Security challenges take toll

The increased use of videoconferencing and Internet collaboration technologies, the rush toward Web services, and an emerging class of malicious code that blends virus and wormlike capabilities represent some of the biggest security challenges for 2002, according to analysts.

As was the case last year, users can also expect to see a sharp increase in the number of macro and script viruses that emerge. But major antivirus software programs should be able to handle most malicious software relatively easily.

“The bottom line of malware prevention remains the same: Filter, patch strategically and update your antivirus software. Use common sense to protect your network’s vulnerabilities,” said Roger Thompson, an analyst at Herndon, Va.-based security firm TruSecure Corp.

The rush by corporations to set up videoconferencing and Web seminar capabilities after Sept. 11 presents a particularly serious security risk for companies that aren’t careful, said John Pescatore, an analyst at Stamford, Conn.-based Gartner Inc.

Users this year can expect to see at least one widespread attack that tries to exploit openings in enterprise firewalls created during the frantic push to set up these capabilities, Pescatore said. Corporations’ accelerating efforts to link their internal applications with those belonging to external partners and suppliers using technologies such as XML and Simple Object Access Protocol are another source of concern, Pescatore said.

Increasingly, companies are opening new ports on their firewalls to let outside applications talk with inside applications, “even though the security aspects of doing so are totally unproven,” Pescatore said.

“The rush toward Web services will result in glaring holes,” he cautioned. “2002 is not the year to jump on Web services.”
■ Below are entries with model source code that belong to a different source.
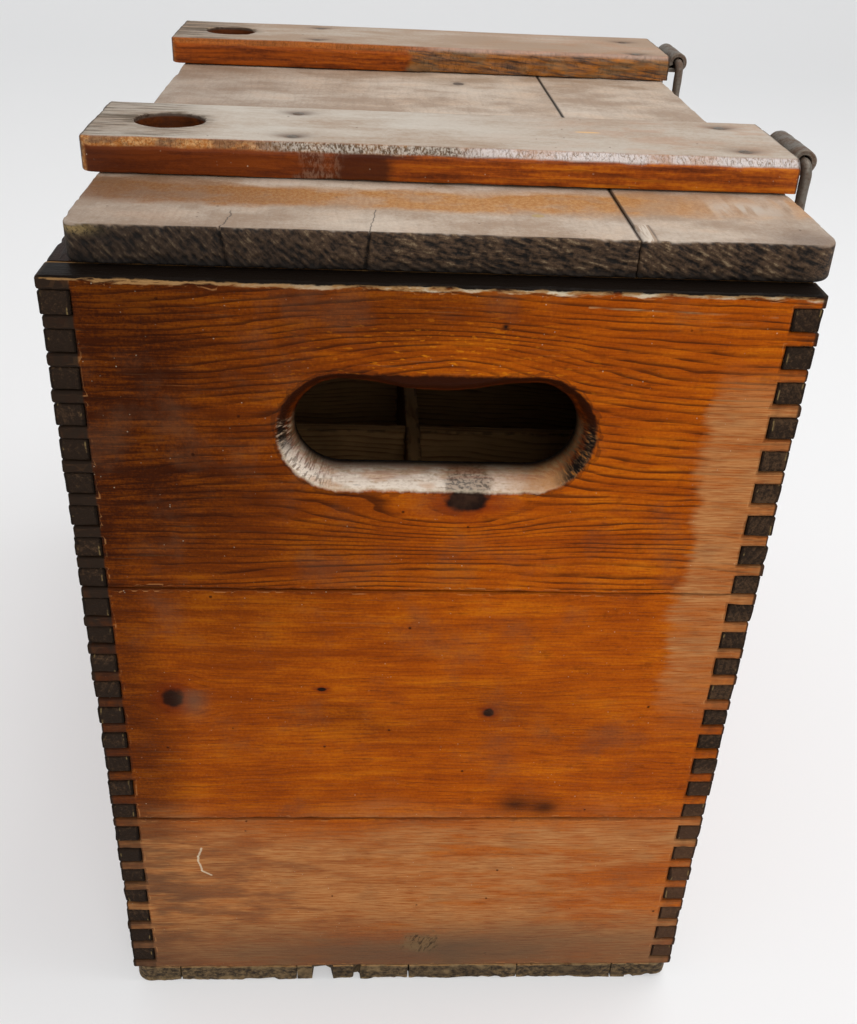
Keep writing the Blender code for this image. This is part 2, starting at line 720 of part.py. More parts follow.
lid_hinge = bpy.data.objects.new("lid_hinge_axis", None)
bpy.context.scene.collection.objects.link(lid_hinge)
lid_hinge.location = (AXIS_X, 0, AXIS_Z)
lid_pair = lid_boards(lid_hinge)
for batten_side, batten_middle, hinge_shift in (
    ("front", -BATTEN_MIDDLE, 0.0),
    ("rear", BATTEN_MIDDLE, REAR_HINGE_SHIFT),
):
    batten_piece = batten(batten_side, batten_middle, lid_hinge)
    finger_hole(batten_side, batten_middle, (batten_piece, lid_pair[0]))
    strap_middle = batten_middle + hinge_shift
    lid_nails(batten_side, (batten_middle, strap_middle), batten_piece, lid_pair, lid_hinge)
    strap(batten_side, strap_middle, batten_piece, lid_hinge)
    wire_loop(batten_side, strap_middle, right_wall[2])
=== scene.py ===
"""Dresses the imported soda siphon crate: worn pine boards, rusty hinges and nails, and a pale studio.

X runs across the end panels, Y along the crate and Z up, in metres. The front end panel faces -Y.
"""

import json
import math
from typing import NamedTuple

import bmesh
import bpy
import numpy as np
from bpy.props import FloatProperty, FloatVectorProperty, PointerProperty
from mathutils import Matrix, Vector
from mathutils.geometry import delaunay_2d_cdt


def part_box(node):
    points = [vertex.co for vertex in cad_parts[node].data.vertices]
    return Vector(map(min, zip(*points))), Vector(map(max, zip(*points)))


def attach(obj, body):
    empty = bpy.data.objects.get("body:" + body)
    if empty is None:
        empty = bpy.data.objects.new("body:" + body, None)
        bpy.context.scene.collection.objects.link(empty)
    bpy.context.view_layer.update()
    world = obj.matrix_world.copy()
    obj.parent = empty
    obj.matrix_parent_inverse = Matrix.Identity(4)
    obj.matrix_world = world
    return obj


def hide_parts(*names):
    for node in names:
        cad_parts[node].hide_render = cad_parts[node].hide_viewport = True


bl_info = {
    "name": "Soda Siphon Crate Finish",
    "version": (1, 0, 0),
    "blender": (4, 5, 0),
    "location": "3D View > Sidebar > Crate",
    "description": "Builds worn boards, iron fittings and a studio round the packed crate",
    "category": "Object",
}

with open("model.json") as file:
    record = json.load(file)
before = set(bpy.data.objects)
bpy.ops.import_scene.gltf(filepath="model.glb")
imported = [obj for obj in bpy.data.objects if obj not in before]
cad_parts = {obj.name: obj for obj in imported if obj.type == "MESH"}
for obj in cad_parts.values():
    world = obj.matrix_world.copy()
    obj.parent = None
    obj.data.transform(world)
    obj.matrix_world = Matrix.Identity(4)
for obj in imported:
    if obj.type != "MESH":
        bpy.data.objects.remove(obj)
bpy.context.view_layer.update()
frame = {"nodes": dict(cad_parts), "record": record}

BODY_OF = {
    node: body
    for body, nodes in frame["record"]["behaviour"]["bodies"].items()
    for node in nodes
}

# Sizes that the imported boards' boxes don't give
FINGER_PITCH = 0.0127
END_FINGER = 0.00476
FIT_GAP = 0.0003
SLOT_REACH = 0.0315
SLOT_RADIUS = 0.0160
SLOT_FLARE = 0.0058
SLOT_DROP = 0.0516
SLOT_SHIFT = 0.0020
SLOT_DIP = 0.0036
LID_CORNER = 0.0080
LID_HINGE_CORNER = 0.0110
BATTEN_CORNER = 0.0045
BATTEN_CHAMFER = 0.0034
BOTTOM_CORNER = 0.0070
HOLE_RADIUS = 0.0127
HOLE_INSET = 0.0267
WIRE_RADIUS = 0.0020
STRAP_THICK = 0.0020
BARREL_BORE = 0.0053
ROLL = math.radians(294)
WIRE_DROP = 0.0110
WIRE_BENDS = (0.0030, 0.0060, 0.0040, 0.0040, 0.0060, 0.0030)
HEAD_THICK = 0.0010
LID_NAIL_SHANK = 0.0028
BOTTOM_NAIL_SHANK = 0.0026
PIN_SHANK = 0.0030
MERGE = 2e-6
SHARP = math.radians(58)
FAR = 0.006
FADE = 0.0008
HAIR = 0.00004
LEAST_AREA = 1e-13
CHUNK = 4000
SENSOR_WIDTH = 36.0
PAPER_GLOW = 0.40

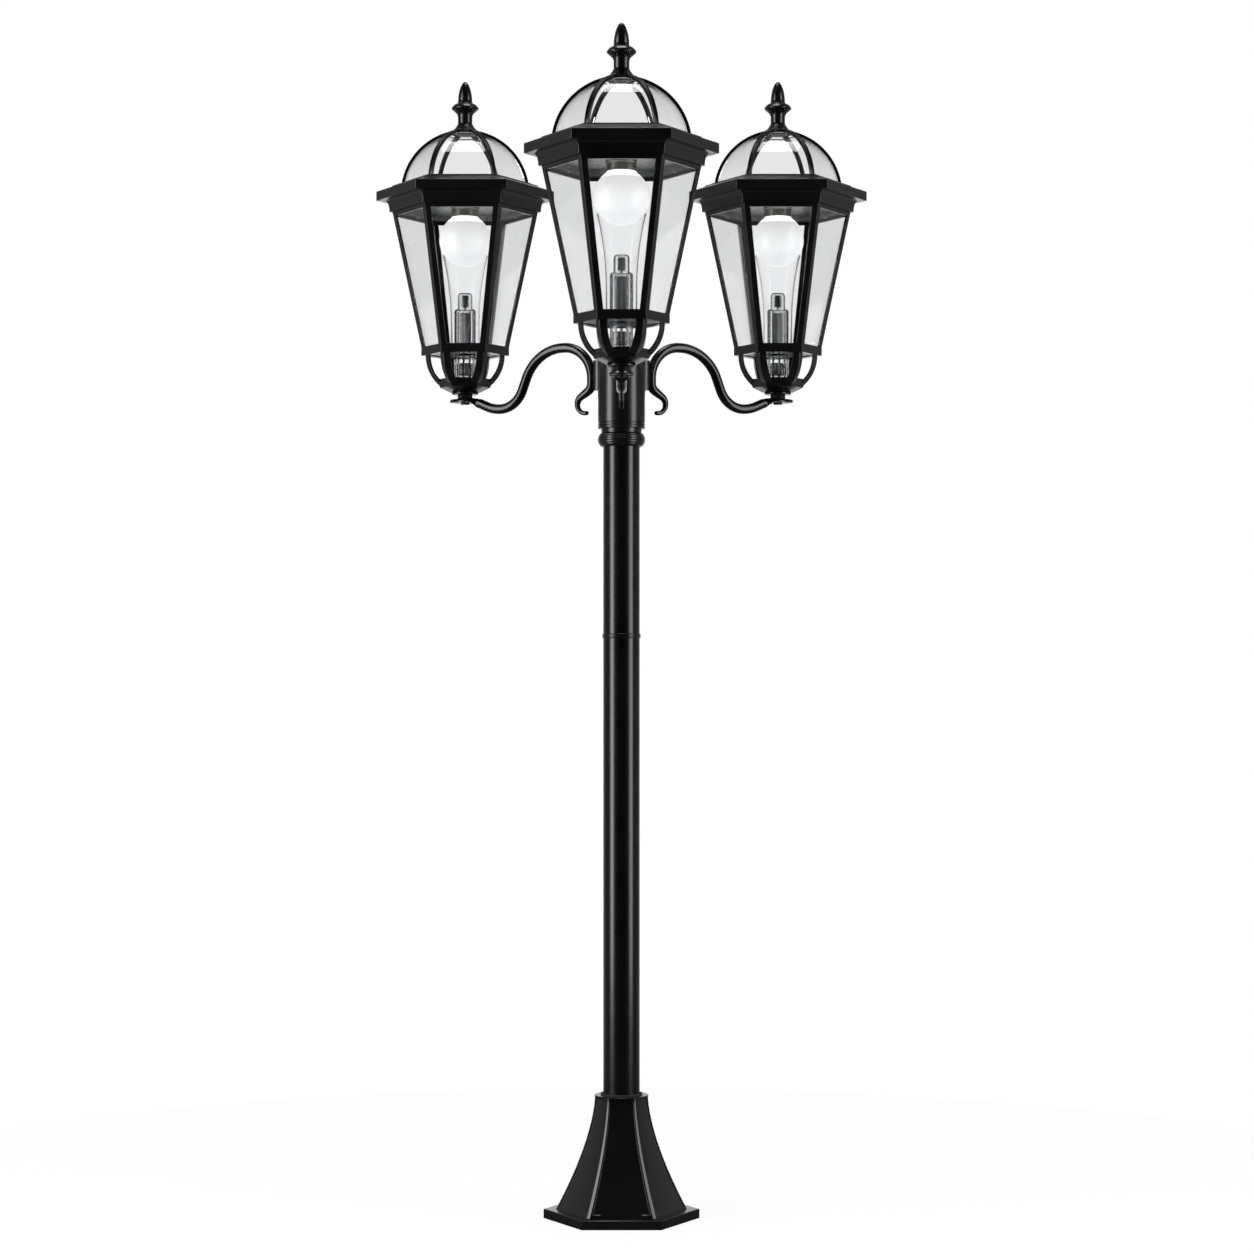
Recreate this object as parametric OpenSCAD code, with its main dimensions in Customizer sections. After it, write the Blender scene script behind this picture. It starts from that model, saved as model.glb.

Malicious code that blends virus and wormlike features and is designed to take advantage of multiple software vulnerabilities also poses a major threat, said Thompson.

One example of this emerging class of threat was last year’s Nimda worm, which wreaked havoc on enterprise networks around the world. Unlike previous malware, Nimda spread both via the Internet and e-mail, taking advantage of multiple vulnerabilities.

Expect to see more sophisticated variants of Nimda this year, Thompson warned. Dealing with them will require constant attention to patching, intrusion monitoring and updating antivirus suites, he added.

The wireless security industry will also receive significant attention in 2002, said David Lelievre, a project manager at Clinton Township, Mich.-based application service provider Tweddle Information Services Inc. “The wireless Internet will emerge as the leading trend for the next three to five years. Security will have to be defined and established before the market hits full force,” Lelievre said.

Also expect to see a lot of vendor consolidation this year, especially in the managed security services arena, said Eric Hemmendinger, an analyst at Boston-based Aberdeen Group Inc. Corporations entering first-time relationships with security vendors need to pay special attention to the financial stability of the companies and their customer bases, Hemmendinger warned. “We are going to see some very public debacles in the security space this year,” he predicted.

“The caution here for users is you can’t afford not to do due diligence” before choosing a security vendor, he said.